━━━━━ Provided entries ━━━━━

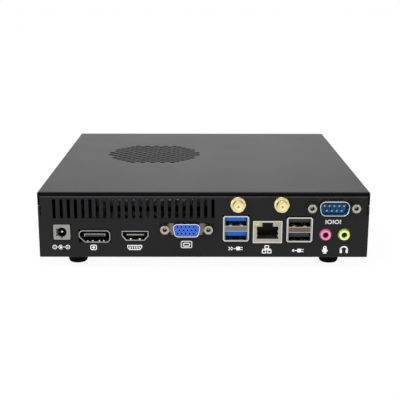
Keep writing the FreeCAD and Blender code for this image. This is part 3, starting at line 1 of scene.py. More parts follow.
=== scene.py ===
"""Looks of a thin industrial computer: paint, print, sockets, trim and a plain studio.

Shapes are in millimetres and turned into metres by finished() and at(). Properties are in metres.
"""

import math

import bmesh
import bpy
from bpy.props import FloatProperty, FloatVectorProperty, PointerProperty
from mathutils import Matrix, Vector


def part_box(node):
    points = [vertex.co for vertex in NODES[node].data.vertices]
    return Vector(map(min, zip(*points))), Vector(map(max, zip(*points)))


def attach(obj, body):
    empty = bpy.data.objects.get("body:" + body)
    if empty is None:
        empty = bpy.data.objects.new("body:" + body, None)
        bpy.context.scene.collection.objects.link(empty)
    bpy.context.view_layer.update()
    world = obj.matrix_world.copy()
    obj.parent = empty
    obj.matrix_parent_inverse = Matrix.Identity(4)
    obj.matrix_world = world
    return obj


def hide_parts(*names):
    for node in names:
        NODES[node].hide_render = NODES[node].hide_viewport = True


bl_info = {
    "name": "Thin industrial computer",
    "version": (1, 0, 0),
    "blender": (4, 5, 0),
    "location": "3D View > Sidebar > Computer",
    "description": "Dresses the packed computer and lights it",
    "category": "Object",
}

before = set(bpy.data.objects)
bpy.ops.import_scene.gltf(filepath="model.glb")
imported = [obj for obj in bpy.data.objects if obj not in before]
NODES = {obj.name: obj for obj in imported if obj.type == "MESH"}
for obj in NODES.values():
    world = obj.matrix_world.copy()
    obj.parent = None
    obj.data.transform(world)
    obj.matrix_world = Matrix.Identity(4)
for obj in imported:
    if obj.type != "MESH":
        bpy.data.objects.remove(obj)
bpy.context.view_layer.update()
MM = 0.001
BODY = "chassis"


# ---------------------------------------------------------------- places on the frame


def corners_of(node):
    """The low and high corners of a node's box."""
    low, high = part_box(node)
    return low / MM, high / MM


def middle(node):
    """Centre of a node's box."""
    low, high = corners_of(node)
    return (low + high) / 2


def size_of(node):
    """Width, depth and height of a node's box."""
    low, high = corners_of(node)
    return high - low


REAR = corners_of("rear_panel")[0].y
UNDERSIDE = corners_of("base_tray")[0].z

# Local Z points out of the rear panel, local Y up and local X to the right.
OUT_OF_REAR = Matrix.Rotation(math.radians(90), 4, "X")


def at(across, deep, up, turn=OUT_OF_REAR):
    """A turn followed by a move to a place in the row frame."""
    return Matrix.Translation(MM * Vector((across, deep, up))) @ turn


def ahead(place, step):
    """A place moved along its own Z."""
    return place @ Matrix.Translation((0, 0, step * MM))


# ---------------------------------------------------------------- flat outlines


def polar(radius, turn, across=0, along=0):
    return (across + radius * math.cos(turn), along + radius * math.sin(turn))


def disc(radius, across=0, along=0, steps=36):
    return [polar(radius, math.tau * step / steps, across, along) for step in range(steps)]


def rounded(width, height, radius, across=0, along=0, steps=5):
    """A rectangle with round corners."""
    loop = []
    for quarter, (side, rise) in enumerate(((1, 1), (-1, 1), (-1, -1), (1, -1))):
        centre = (across + side * (width / 2 - radius), along + rise * (height / 2 - radius))
        turns = [math.pi / 2 * (quarter + step / steps) for step in range(steps + 1)]
        loop += [polar(radius, turn, *centre) for turn in turns]
    return loop


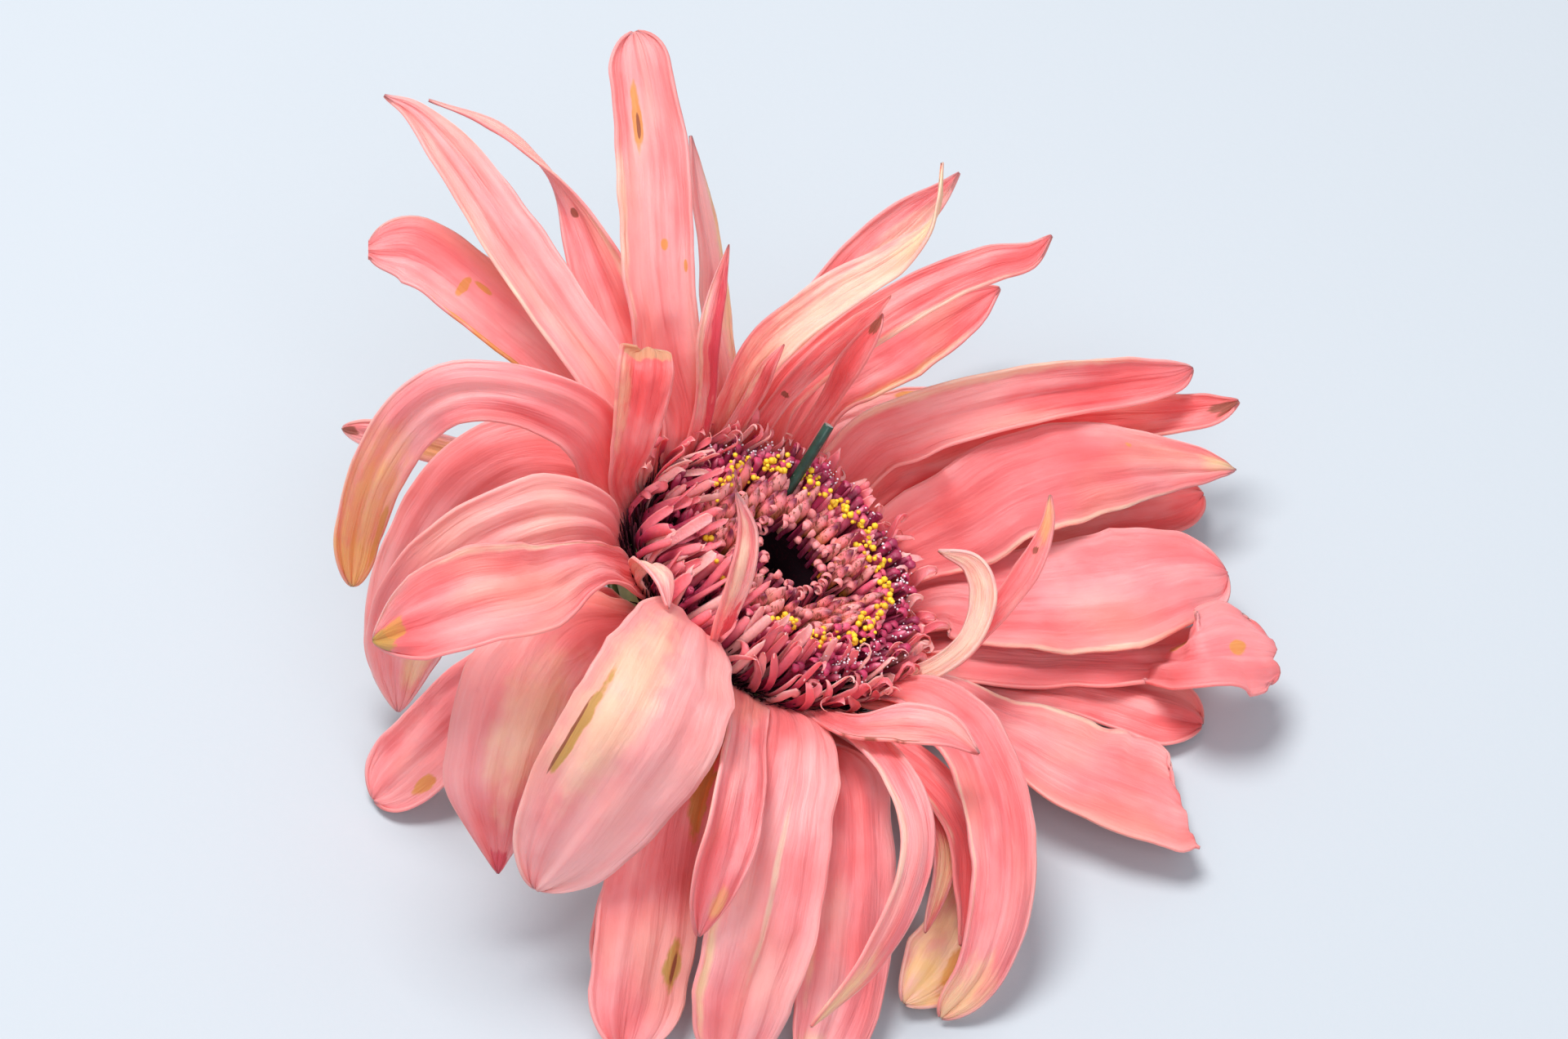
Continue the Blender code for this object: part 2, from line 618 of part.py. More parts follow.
def clear_of_petals(path, bearing, crossings, clearance):
    for low, high in zip(path, path[1:]):
        for step in range(5):
            point = head_place(bearing, *low).lerp(head_place(bearing, *high), step / 4)
            for middle, side, half in crossings:
                sideways = max(-half, min(half, (point - middle).dot(side)))
                if (point - middle - side * sideways).length < clearance:
                    return False
    return True


def join_all(core, extras):
    """Joins every object of the collection extras to core, and removes them."""
    union = core.modifiers.new("Join", "BOOLEAN")
    union.operation = "UNION"
    union.operand_type = "COLLECTION"
    union.collection = extras
    apply_modifiers(core)
    for extra in list(extras.objects):
        bpy.data.objects.remove(extra)
    bpy.data.collections.remove(extras)


def arched_side(bearing):
    """1 where the outer florets arch inward over the disc, falling to 0 opposite."""
    return (0.5 + 0.5 * math.cos(math.radians(bearing - ARCHED))) ** 2


def floret_ring(name, inner, outer, rings, colour, collection, helpers, chance, petals=()):
    """A ring of florets on a low band, as one body.

    Each of rings is a path, how far its tip moves outward and up on the arched side, the count,
    and the half widths at the foot and at the tip.
    """
    band = [(inner, CORE_TOP), (outer, CORE_TOP), (outer, FLOOR + GAP), (inner, FLOOR + GAP)]
    core = add_turned(name, [*band, band[0]], collection, material(name, colour))
    extras = bpy.data.collections.new(name + "_florets")
    helpers.children.link(extras)
    for path, outward, upward, count, base, top in rings:
        start = chance.uniform(0, 360)
        for k in range(count):
            bearing = (start + 360 * k / count + chance.uniform(-1.5, 1.5)) % 360
            arched = arched_side(bearing)
            tip_radius = path[-1][0] + outward * arched + chance.uniform(-0.2, 0.2)
            tip_height = path[-1][1] + upward * arched + chance.uniform(-0.4, 0.3)
            bent = [*path[:-1], (tip_radius, tip_height)]
            if not clear_of_wire(bent, bearing, WIRE_RADIUS + GAP + top):
                continue
            if not clear_of_petals(bent, bearing, petals, top + PETAL_THICKNESS / 2 + 2 * GAP):
                continue
            add_floret(bent, bearing, base, top, extras)
    join_all(core, extras)
    return core


def add_disc(collection, helpers):
    chance = random.Random(11)
    centre = [
        ([(3.9, 16.5), (3.7, 22.0)], 0, 0, 13, 0.5, 0.6),
        ([(5.2, 16.5), (5.4, 23.2)], 0, 0, 17, 0.5, 0.65),
        ([(6.7, 16.5), (7.0, 24.0)], 0, 0, 22, 0.5, 0.65),
        ([(8.2, 16.5), (8.7, 24.4)], 0, 0, 26, 0.5, 0.6),
    ]
    pollen = [([(9.75, 16.5), (10.5, 24.7)], -0.4, -2.0, 30, 0.42, 0.5)]
    dark = [
        ([(11.0, 16.5), (12.2, 24.4)], -0.9, -2.6, 32, 0.42, 0.5),
        ([(11.0, 16.5), (13.4, 23.8)], -1.0, -3.2, 32, 0.42, 0.55),
    ]
    foot = [(12.4, 16.5), (13.0, 18.0)]
    outer = [
        ([*foot, (14.7, 20.6), (15.0, 23.0), (15.1, 24.8)], -5.6, 1.2, 32, 0.45, 0.6),
        ([*foot, (15.9, 19.8), (16.7, 21.8), (16.9, 23.6)], -5.6, 1.2, 32, 0.45, 0.6),
        ([*foot, (16.3, 18.7), (18.0, 20.0), (18.4, 21.6)], -4.0, 1.0, 32, 0.45, 0.6),
    ]
    common = (collection, helpers, chance)
    floret_ring("disc_centre", HOLE_RADIUS, 8.9, centre, (0.42, 0.08, 0.12), *common)
    floret_ring("disc_pollen", 9.2, 10.2, pollen, (0.80, 0.50, 0.08), *common)
    floret_ring("disc_dark", 10.5, 11.4, dark, (0.24, 0.02, 0.07), *common)
    flank = (0.62, 0.16, 0.20)
    floret_ring("disc_flank", 11.9, 12.9, outer, flank, *common, petals=petal_crossings())


def add_cutters(cutters):
    """The clearance round the wire, and the surface that the part lies on."""
    bm = bmesh.new()
    bmesh.ops.create_cone(
        bm,
        cap_ends=True,
        segments=WIRE_SIDES,
        radius1=WIRE_RADIUS + GAP,
        radius2=WIRE_RADIUS + GAP,
        depth=CUTTER_LENGTH,
    )
    run = (WIRE_EXIT - FOOT).normalized()
    turn = run.to_track_quat("Z", "Y").to_matrix().to_4x4()
    bm.transform(Matrix.Translation(FOOT) @ turn)
    wire_hole = add_object("wire_hole", bm, cutters)
    bm = bmesh.new()
    bmesh.ops.create_cube(bm, size=TABLE_CUTTER)
    bmesh.ops.translate(bm, vec=(0, 0, -TABLE_CUTTER / 2), verts=bm.verts)
    table = add_object("table_plane", bm, cutters)
    for cutter in (wire_hole, table):
        cutter.display_type = "WIRE"
        cutter.hide_render = True
    return wire_hole, table


def cut(obj, cutter):
    boolean = obj.modifiers.new("Cut " + cutter.name, "BOOLEAN")
    boolean.operation = "DIFFERENCE"
    boolean.object = cutter


def add_stem(collection):
    profile = [
        (0, FLOOR),
        (RIM_INNER, FLOOR),
        (RIM_INNER, RIM_TOP),
        (RIM_RADIUS, RIM_TOP),
        (RIM_RADIUS, 13.0),
        (12.0, 11.2),
        (8.2, 8.6),
        (4.6, 6.0),
        (STEM_RADIUS, 3.5),
        (STEM_RADIUS, 0),
        (0, 0),
    ]
    look = material("stem_and_receptacle", (0.33, 0.36, 0.16))
    return add_turned("stem_and_receptacle", profile, collection, look)


def add_involucre(collection, helpers):
    """The green cup under the head, with its narrow bracts."""
    section = [
        (14.65, 12.6),
        (15.2, 12.6),
        (12.6, 10.3),
        (8.8, 7.7),
        (5.3, 5.2),
        (4.85, 5.75),
        (8.4, 8.3),
        (12.2, 10.95),
    ]
    look = material("involucre", (0.22, 0.30, 0.10), 0.7)
    cup = add_turned("involucre", [*section, section[0]], collection, look)
    extras = bpy.data.collections.new("bracts")
    helpers.children.link(extras)
    chance = random.Random(5)
    for k in range(BRACTS):
        bearing = 360 * k / BRACTS + chance.uniform(-3, 3)
        reach = chance.uniform(-0.4, 0.4)
        root = head_place(bearing, 8.6, 7.75)
        places = [(12.5, 10.45, 2.6), (14.8, 12.1, 2.3), (16.4 + reach, 12.5, 0.9)]
        stations = [
            (*head_place(bearing, radius, height), width, 0, 0, 0)
            for radius, height, width in places
        ]
        frames = petal_frames(root, bearing, stations, 2.4, 5)
        add_blade("bract", frames, 0.1, 2, BRACT_THICKNESS, extras)
    join_all(cup, extras)
    return cup


def add_wire(collection):
    run = (WIRE_EXIT - FOOT).normalized()
    curve = bpy.data.curves.new("stub_wire", "CURVE")
    curve.dimensions = "3D"
    curve.bevel_depth = WIRE_RADIUS * MM
    curve.bevel_resolution = 2
    curve.use_fill_caps = True
    spline = curve.splines.new("POLY")
    spline.points.add(1)
    spline.points[0].co = (*((FOOT + run * 0.6) * MM), 1)
    spline.points[1].co = (*((WIRE_EXIT + run * WIRE_SHOWS) * MM), 1)
    wire = bpy.data.objects.new("stub_wire", curve)
    curve.materials.append(material("stub_wire", (0.02, 0.07, 0.05), 0.35))
    collection.objects.link(wire)
    return wire


def main():
    for old in list(bpy.data.objects):
        bpy.data.objects.remove(old)
    scene = bpy.context.scene.collection
    flower = bpy.data.collections.new("withered_gerbera")
    cutters = bpy.data.collections.new("cutters")
    helpers = bpy.data.collections.new("joined_repeats")
    for collection in (flower, cutters, helpers):
        scene.children.link(collection)
    stem = add_stem(flower)
    wire_hole, table = add_cutters(cutters)
    cut(stem, wire_hole)
    cut(stem, table)
    add_involucre(flower, helpers)
    add_wire(flower)
    add_disc(flower, helpers)
    cut(bpy.data.objects["disc_centre"], wire_hole)
    for name, (bearing, row, colour, tip, stations) in PETALS.items():
        add_petal(name, bearing, row, colour, tip, stations, flower)
    bpy.data.collections.remove(helpers)


main()
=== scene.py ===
import math
import random
from functools import cache

import bmesh
import bpy
from mathutils import Matrix, Vector, noise


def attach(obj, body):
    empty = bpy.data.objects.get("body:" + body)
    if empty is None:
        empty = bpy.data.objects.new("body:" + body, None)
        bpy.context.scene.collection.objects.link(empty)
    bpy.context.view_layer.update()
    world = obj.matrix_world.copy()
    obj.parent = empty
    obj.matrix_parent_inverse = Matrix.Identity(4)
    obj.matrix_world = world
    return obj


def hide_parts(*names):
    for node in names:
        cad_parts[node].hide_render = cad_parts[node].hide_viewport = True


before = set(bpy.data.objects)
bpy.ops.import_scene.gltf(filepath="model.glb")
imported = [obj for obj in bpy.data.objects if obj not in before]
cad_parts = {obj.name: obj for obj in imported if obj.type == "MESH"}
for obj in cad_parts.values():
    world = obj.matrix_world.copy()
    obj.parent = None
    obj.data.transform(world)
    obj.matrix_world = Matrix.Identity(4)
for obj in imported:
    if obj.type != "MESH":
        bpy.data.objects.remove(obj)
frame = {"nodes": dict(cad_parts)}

bl_info = {
    "name": "Withered Gerbera",
    "version": (1, 0, 0),
    "blender": (4, 5, 0),
    "location": "3D View > Sidebar > Gerbera",
    "description": "Dresses a withered gerbera head: petals, disc florets, bracts, stem and wire",
    "category": "Add Mesh",
}

# Lengths are millimetres until a piece is made an object, and MM turns them into metres. Settings
# and the stage are in metres, and IN_MM turns a setting into millimetres.
MM = 0.001
IN_MM = 1000

# The head leans toward +X. Its axis runs from the middle of the cut end up through the disc.
# A place in the head is a bearing round that axis (0 is the low side, toward +X, and 90 is toward
# +Y), a distance from the axis and a height above the cut end.
DISC_CENTRE = Vector((11.2, 0.0, 21.3))
DISC_HEIGHT = 24.4
LEAN = math.radians(34.0)
AXIS = Vector((math.sin(LEAN), 0, math.cos(LEAN)))
LOW = Vector((math.cos(LEAN), 0, -math.sin(LEAN)))
SIDE = Vector((0, 1, 0))
FOOT = DISC_CENTRE - AXIS * DISC_HEIGHT

# The florist's wire runs from the foot up through WIRE_EXIT, and shows above the disc. Florets
# keep clear of it at the height of their tops.
WIRE_RADIUS = 0.58
WIRE_EXIT = Vector((11.4, 10.6, 21.4))
WIRE_RUN = (WIRE_EXIT - FOOT).normalized()
WIRE_SHOWS = 6.1
FLORET_TOPS = 24

# Where each row of petals starts, sunk into the rim, and how broad its claws are
ROOT_RADIUS = {"inner": 13.75, "upper": 13.8, "middle": 13.9, "lower": 13.9}
ROOT_HEIGHT = {"inner": 16.5, "upper": 16.6, "middle": 15.1, "lower": 13.6}
CLAW_WIDTH = {"inner": 1.8, "upper": 3.2, "middle": 3.2, "lower": 3.2}

# A petal's margins roll up from ROLL_FROM (0 is its middle, 1 its margin) outward. Flutes, folds
# and rolls have their full size where half its width is FULL_HALF or more.
ROLL_FROM = 0.72
FULL_HALF = 3.5

# A petal wider than this, at its widest station, has all its columns of faces; others have half
BROAD = 4.5

# Cross-sections stand closer toward a line's end by this power, and its curve is measured in
# this many steps for each of its stretches
CLOSER = 1.35
CURVE_STEPS = 24

# The outer florets arch inward over the disc round this bearing
ARCHED = 205

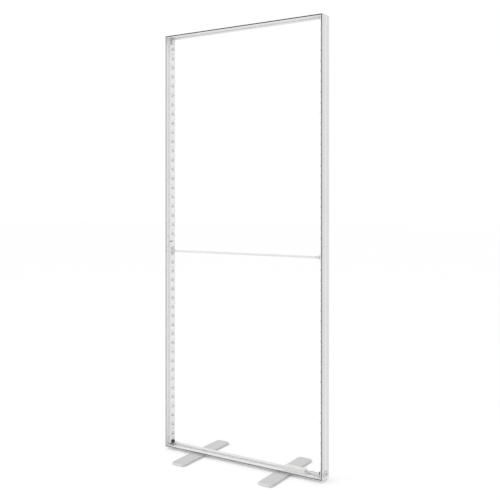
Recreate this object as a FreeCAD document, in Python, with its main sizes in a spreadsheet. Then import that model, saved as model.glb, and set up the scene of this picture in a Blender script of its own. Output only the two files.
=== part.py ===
import FreeCAD, Part
import math
import os
import Sketcher
from FreeCAD import Placement, Rotation, Vector

# Free-standing illuminated partition frame, millimetres.
# X runs along the wall, -Y is the front, +Z is up.
# The origin is on the floor under the middle of the frame.
# Section sizes run from the outer face of the frame towards its window.

DIMENSIONS = {
    "frame": {
        "frame_width": 850,
        "frame_height": 2000,
        "frame_depth": 65,
        "corner_leg": 36,
        "split_gap": 0.4,
        "edge_round": 0.5,
    },
    "extrusion section": {
        "outer_wall": 1.5,
        "groove_mouth": 4.1,
        "lip_thickness": 2.9,
        "lip_wall": 1.6,
        "groove_depth": 15,
        "nose_depth": 3,
        "web": 1.5,
        "chamber_width": 4.5,
        "channel_wall": 1.5,
    },
    "connecting pieces": {
        "key_clearance": 0.1,
        "splice_length": 120,
        "corner_key_length": 80,
        "strip_thickness": 1.2,
        "strip_clearance": 0.3,
        "splice_strip_length": 84,
        "corner_strip_length": 60,
        "splice_screw_offset": 22,
        "corner_screw_offset": 44,
        "lip_screw_inset": 8,
        "lip_screw_radius": 2,
        "lip_head_radius": 3.4,
        "lip_head_height": 1.3,
        "lip_head_round": 0.78,
        "hex_radius": 1.3,
        "hole_clearance": 0.1,
    },
    "light bars": {
        "carrier_width": 27,
        "carrier_height": 8.8,
        "carrier_wall": 1.5,
        "carrier_tongue": 4.5,
        "carrier_end_gap": 2,
        "tongue_clearance": 0.2,
        "carrier_split_gap": 5,
        "board_width": 20,
        "board_thickness": 1.2,
        "board_end_gap": 6,
        "lens_radius": 7.5,
        "lens_rim": 1.0,
        "lens_shoulder": 0.6,
        "lens_height": 9,
        "lens_cavity_radius": 2.6,
        "lens_cavity_depth": 2.2,
        "lower_lens_pitch": 44,
        "upper_lens_pitch": 45.2,
        "lower_lens_start": 18,
        "upper_lens_start": 26.5,
        "lens_end_margin": 10,
        "chip_side": 3,
        "chip_height": 0.8,
        "board_screw_radius": 1.45,
        "board_head_radius": 2.8,
        "board_head_height": 1.6,
        "board_screw_length": 5,
        "jumper_radius": 1.0,
        "jumper_end": 5,
        "jumper_reach": 24,
        "connector_length": 9,
        "connector_width": 8,
        "connector_height": 5,
        "connector_gap": 1,
    },
    "cross brace": {
        "brace_drop": 47,
        "tube_radius": 5,
        "tube_wall": 1,
        "socket_plate_width": 24,
        "socket_plate_height": 40,
        "socket_plate_thickness": 2,
        "socket_radius": 9,
        "socket_depth": 12,
        "socket_floor": 2,
        "socket_bore_radius": 6.6,
        "head_radius": 6.25,
        "head_length": 12,
        "spigot_length": 18,
        "plunger_length": 46,
        "plunger_clearance": 0.08,
        "plunger_travel": 10,
        "spring_length": 22,
        "spring_wire_radius": 0.4,
        "spring_turns": 9,
        "septum": 2,
        "socket_screw_offset": 14,
    },
    "power inlet": {
        "inlet_height": 21,
        "inlet_length": 46,
        "inlet_flange_height": 24,
        "inlet_flange": 2,
        "gasket": 0.8,
        "gasket_margin": 0.9,
        "inlet_body_width": 19,
        "inlet_body_height": 17,
        "inlet_body_depth": 18,
        "inlet_mouth_length": 16.4,
        "inlet_mouth_height": 9.2,
        "inlet_mouth_depth": 12,
        "inlet_rim_round": 0.8,
        "pin_radius": 1.2,
        "pin_pitch": 8.6,
        "pin_length": 9,
        "inlet_screw_pitch": 35,
        "inlet_screw_radius": 1.25,
        "inlet_screw_head": 2.4,
    },
    "left light bar plug": {
        "plug_width": 16,
        "plug_height": 14,
        "plug_base": 1.5,
        "plug_lobe_width": 6.4,
        "plug_depth": 10.5,
        "plug_round": 1.2,
        "plug_exit_offset": 3.7,
        "bar_foot_margin": 2,
    },
    "mains plug behind the inlet": {
        "mains_plug_width": 14,
        "mains_plug_height": 14,
        "mains_plug_depth": 9.8,
        "mains_plug_round": 0.8,
    },
    "driver": {
        "driver_inset": 150,
        "driver_length": 132,
        "driver_case_length": 106,
        "driver_width": 28,
        "driver_height": 15,
        "driver_base": 2,
        "driver_wall": 1.2,
        "driver_board_thickness": 1.6,
        "driver_screw_radius": 1.7,
        "driver_screw_head": 3.2,
        "driver_screw_head_height": 1.8,
    },
    "feet": {
        "foot_inset": 195,
        "foot_length": 380,
        "foot_width": 72,
        "foot_thickness": 8,
        "foot_corner": 16,
        "foot_edge": 1.2,
        "foot_pad_thickness": 2,
        "foot_pad_radius": 12,
        "foot_pad_inset": 22,
        "foot_bolt_radius": 3,
        "foot_bolt_head": 6,
        "foot_bolt_recess": 0.5,
        "foot_bolt_hex": 2.2,
        "foot_bore_clearance": 0.06,
        "foot_cone_clearance": 0.4,
        "slot_nut_width": 10.6,
        "slot_nut_length": 22,
        "slot_nut_thickness": 5,
    },
    "internal leads": {
        "mains_lead_radius": 2.5,
        "mains_lead_offset": 4,
        "led_lead_radius": 1.0,
        "led_lead_offset": 9.2,
        "channel_lead_offset": 7.8,
        "channel_lead_lift": 0.9,
        "lead_straight": 4.4,
        "bend_share": 0.45,
        "channel_lead_drop": 35,
        "channel_lead_slope": 30,
        "plug_lead_reach": 26,
        "mains_lead_height": 18,
        "led_lead_height": 13,
        "led_lead_clearance": 1.5,
    },
}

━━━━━

## Your instructions
Return only the lines from the beginning of the material up to and including the line with "points = [vertex.co", exactly as written.

## Exercise solution
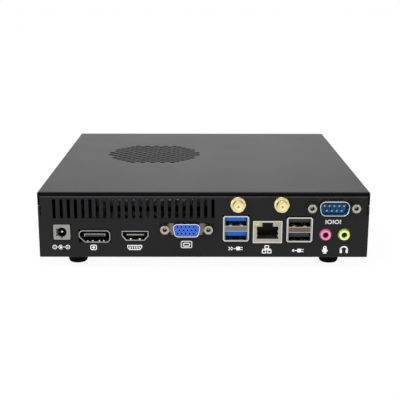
Keep writing the FreeCAD and Blender code for this image. This is part 3, starting at line 1 of scene.py. More parts follow.
=== scene.py ===
"""Looks of a thin industrial computer: paint, print, sockets, trim and a plain studio.

Shapes are in millimetres and turned into metres by finished() and at(). Properties are in metres.
"""

import math

import bmesh
import bpy
from bpy.props import FloatProperty, FloatVectorProperty, PointerProperty
from mathutils import Matrix, Vector


def part_box(node):
    points = [vertex.co for vertex in NODES[node].data.vertices]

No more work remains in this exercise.